Tech entrepreneur calls for introduction of 10-year visas for STEM grads

Entrepreneur, early-stage investor and philanthropist Dr Ewan Kirk has called on the Government to introduce a blanket 10-year visa for all STEM graduates in a move to boost entrepreneurship, drive growth, and encourage more of the world’s brightest and best to choose the UK for their graduate and post-graduate STEM education

Kirk made the intervention at an event in Westminster on Wednesday 23 October.

The intervention comes ahead of the Chancellor Rachel Reeves' October budget, and was positioned by Kirk as a fiscally cheap but possibly politically expensive policy, which could shift the dial on innovation and entrepreneurship in the UK economy.

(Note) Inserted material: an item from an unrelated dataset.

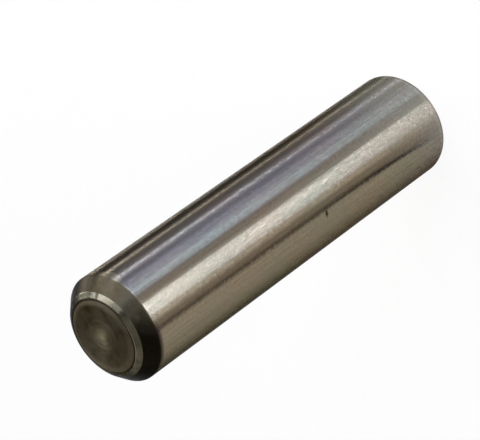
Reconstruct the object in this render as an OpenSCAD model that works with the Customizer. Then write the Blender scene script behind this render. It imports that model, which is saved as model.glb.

Ewan Kirk is the Royal Society Entrepreneur in Residence at the University of Cambridge’s Centre for Mathematical Sciences and the founder and Chairman of DeepTech Labs, a deep technology accelerator based in Cambridge. He is also a Non-Executive Director of BAE Systems and the Chair of the Isaac Newton Institute.

Dr Ewan Kirk said: “I want to see the Government introduce a 10-year visa as standard for all graduates from all STEM courses in the UK. This is not a cost to the UK but actually a net fiscal benefit given the tuition fees that these undergraduates and postgraduates bring to the country, but it all depends on whether or not the Government has the political will to do this.

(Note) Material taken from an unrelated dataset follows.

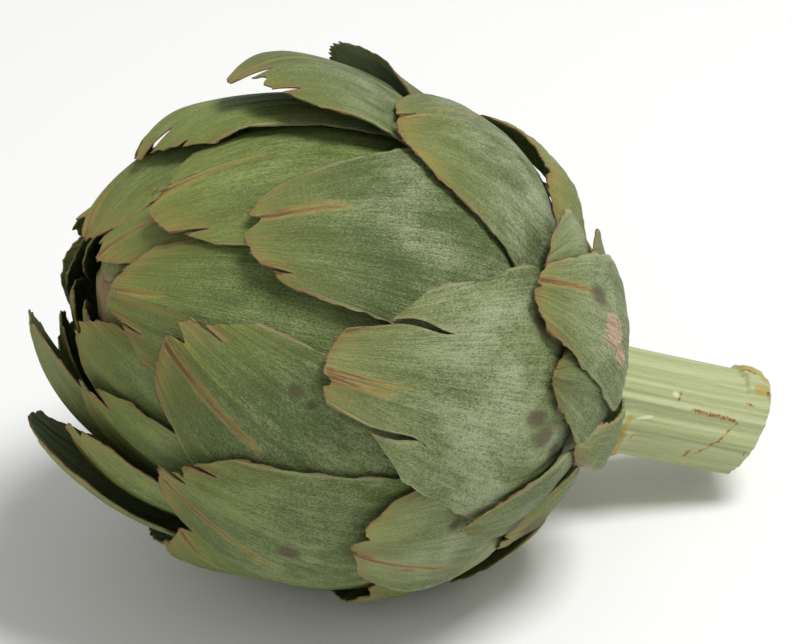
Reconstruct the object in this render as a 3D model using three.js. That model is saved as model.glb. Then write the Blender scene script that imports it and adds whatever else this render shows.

“The Government has rightly nailed its flag to the mast of economic growth, but the country is currently very strapped for cash. So we need to see the delivery of cheap policies that can have an outsized impact. That is exactly what this policy is.

“Universities are education vehicles for producing and developing talent. The UK has one of the best higher education systems in the world – and produces some of the best academics, innovators and entrepreneurs in the world. But we’re voluntarily brain-draining ourselves by forcing this talent out once we’ve created it – through a combination of visa restrictions, expensive applications, and a wider hostile and difficult environment we’ve created for foreign STEM students.

“Growth and productivity have flatlined for too long, and innovation and entrepreneurship are the levers we need to pull to do something about this woeful problem. This is precisely why we need to maintain and unleash the STEM talent emerging from our universities. This is a cheap policy and a sensible one – all it needs is the will to push it through.”

The event, titled ‘Unlocking growth through innovation and entrepreneurship’ and hosted by Labour Renaissance and Progressive Britain, debated a policy paper penned by Kirk, which sets out key policies which Kirk believes could drive growth across all regions of the UK through a focus on catalysing innovation and entrepreneurship.

Kirk moderated the event, at which Chi Onwurah MP, the Chair of the Science, Innovation and Technology Committee, gave a keynote speech. Other speakers at the event included George Eaton, Senior Editor of the New Statesman; Duncan Johnson, CEO of Northern Gritstone; Emma Jones CBE, CEO of Enterprise Nation; and Simon Hunt, editor of UKTN.

Chi Onwurah MP added: “There needs to be incentives and examples that we can set to inspire more entrepreneurial cultures in our universities. Many people have mentioned the fact that so many of our talented young people study STEM subjects but then go into other areas of the economy or culture. We should ensure that we are celebrating the influencers and celebrities that tech can provide and the cultural reference points for being a founder or an entrepreneur as well.”

Editor of UKTN Simon Hunt added: “The UK has lots of very good universities that have lots of overseas students who come here, but they are given very strong incentives to leave as soon as they graduate. It’s sort of jaw-dropping in a way. So much of our university resource goes towards educating people from abroad but we are wasting all of that untapped talent.”

CEO of Northern Gritstone Duncan Johnson added: “The UK’s universities are home to world-class research in science and technology and include 19 of the world’s top 100 universities. As an investor into IP-rich UK university spinouts in the North of England, Northern Gritstone is standing on the shoulders of giants. They are at the forefront of innovation and attract ambitious talent in the UK and from overseas. All of this innovation ecosystem is critical to the UK’s growth.”